Taking pictures is more than clicking a snap. The basic paradoxon stays with us that this highly automated (objective?) act creates absolutely subjective results. A group of humans with a basical knowledge of a camera’s functionality will do absolutely different pictures of the same object that may be as boring as a brick or exciting as what you find exciting: Not two pictures will be “the same”.
And looking at pictures … different people will see different things, notice other details, have other connotations, ideas – not to mention the taste of each one.
I like the black-and-white photography, which is actually a photography of greys – the shadows and shades, the differences, the grading makes the picture.

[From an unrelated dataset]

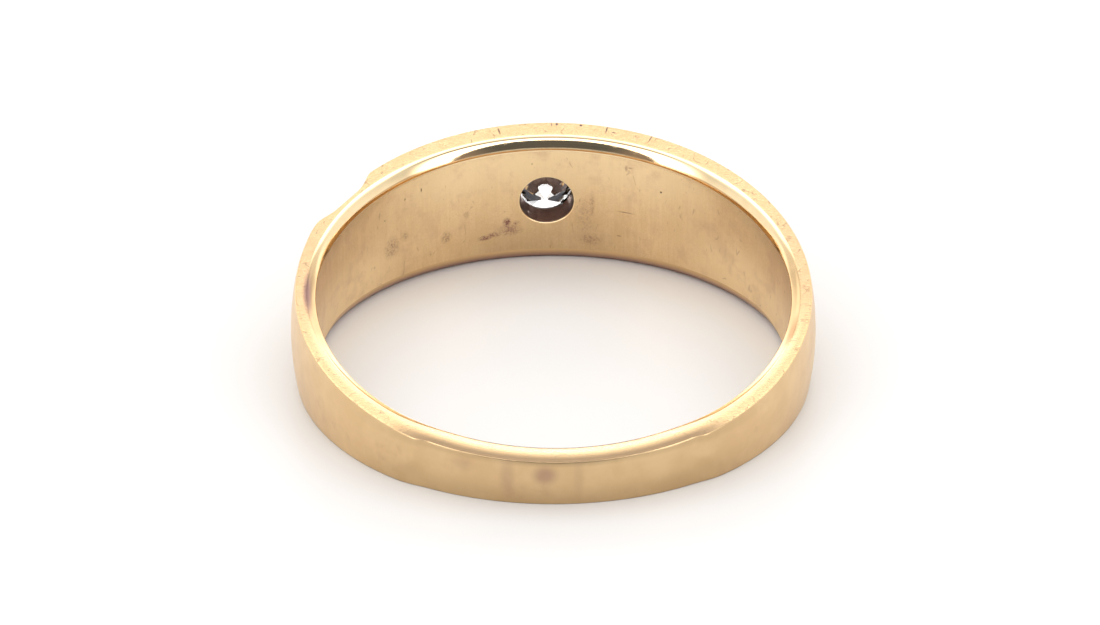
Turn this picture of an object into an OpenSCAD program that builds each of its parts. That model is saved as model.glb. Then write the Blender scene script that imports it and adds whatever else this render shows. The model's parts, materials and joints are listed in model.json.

You can have lists of “Masters of photography” and look at their work, people like Steichen, Stieglitz, Doisneau, Lange … it can only be an absolutely subjective choice, always.
Think of Magnum – what a mountain of images – the best worked here.

I want to draw your attention to a special b/w-photography that was done in the fifties in Germany. It is called “subjective fotografie” and the group “fotoforum” played a role in it. They did very “strict” or severe b/w-photography and stand in a kind of heritage or succession of the Bauhaus … so to say … such allocations are always different and better taken with caution: The individual artists may have seen that totally different!
The most known representatives of this movement were Otto Steinert (stub here), Claasen, Chargesheimer, Strüwe (go for “Bilder”), Marta Hoepffner (go for “Gallerie”), Helmut Lederer (no special site !), Adolf Lazi (who founded a school), and Hajek-Halke. In fotoforum Peter Keetman played a role, who did an impressive set in the Volkswagenwerk 1953 that set standards. Lauterwasser, Schneiders (who was a “Bildberichter“), Windstoßer belonged to this group. Go for the Schupmann Collection for interesting photography.

Besides these groups – an invention of the 20th century – there always have been individuals that did their work, their art of their own. I want to mention August Sander here (please note the English version), who found his very own and singular subject and way of photographing. A classic is Herbert List, who’s pictures after 50 years and more are simply unbeatable! That counts for Karl Blossfeldt too – go for “Das Werk” and see “Urformen” or “Wundergarten”.

Totally different are the pictures of “Mark Carrot“, who actually is Z. Markiewicz, Günter Blum (who only photographed naked bodies, so do not be offended), or Masterton’s “hutongs” …

A lot to discover. It’s just a click away … in black-and white.